No technical classic here, this was a simple fight, and a pretty effective one at that. It’s also the best match I’ve seen from Sting in ages.
These two basically beat the proverbial out of each other, beginning with Sting connected with a Stinger Splash as soon as the bell sounded. It wasn’t long before they were brawling all around ringside before we had a brief cameo from Brooke Hogan, who looked like she still had some feelings for her old man.
Ray thought he’d completed the job when he power bombed Sting through a table, but when the icon kicked out of the pin the champ knew he’d need more extreme measures, and after Taz handed him a knife he began to cut the ring curtains off so he could remove some of the padding and expose the boards underneath.

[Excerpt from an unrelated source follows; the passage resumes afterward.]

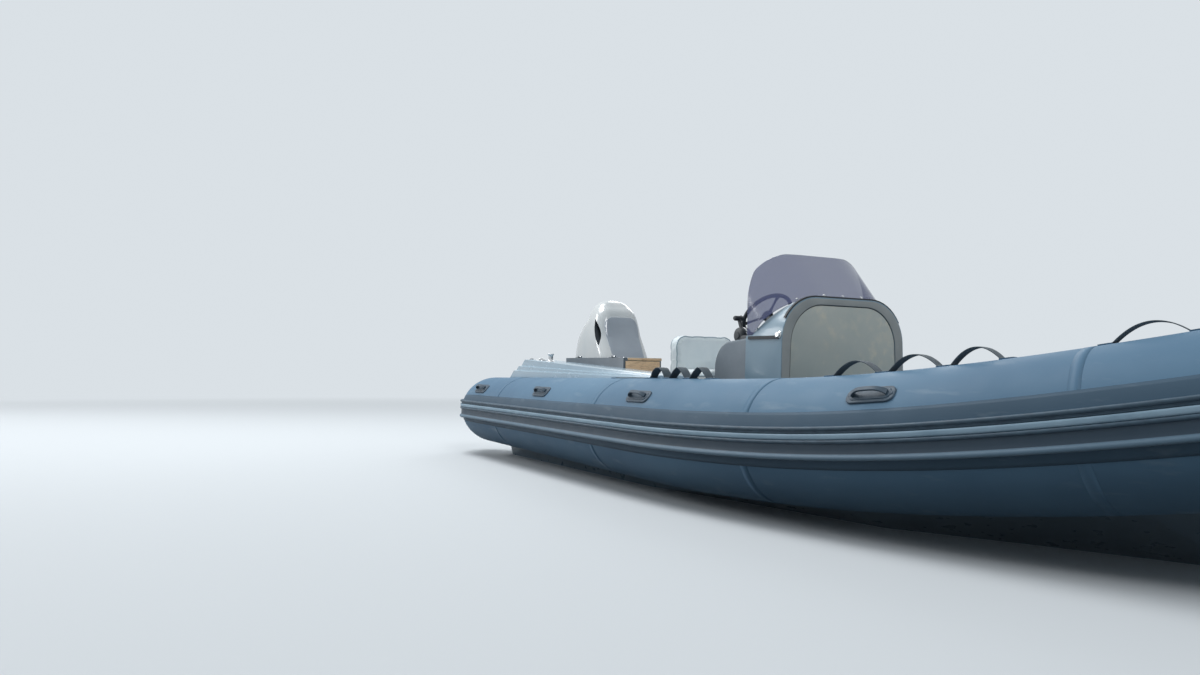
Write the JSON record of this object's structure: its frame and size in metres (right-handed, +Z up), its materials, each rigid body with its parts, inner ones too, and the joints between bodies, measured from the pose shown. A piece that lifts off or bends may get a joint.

But not even a piledriver on those boards could get the job done, and it wasn’t until the rest of his gang arrived on the scene that the tide really turned. Although Sting fought most of them off with kicks south of the border he didn’t see Mr. Anderson toss a hammer to Ray. The Bully clobbered Sting with it as he came off the top rope, and as he lay unconscious in the ring the champion retained his title after the three count.
In conclusion - this new pay per view schedule has really refreshed TNA, and this was quite evident with this particular show.
Slammiversary proved to be a ve3ry enjoyable show. All of the matches delivered, with most of them exceeding my expectations, especially the Knockouts encounter.
As for my match of the night no-prize I’m going to plump for the Angle/Styles encounter for it’s great storytelling and for Styles’ brooding performance.
So with all of that out of the way there’s only one thing left to do, and that’s to give this little birthday bash the big thumbs up.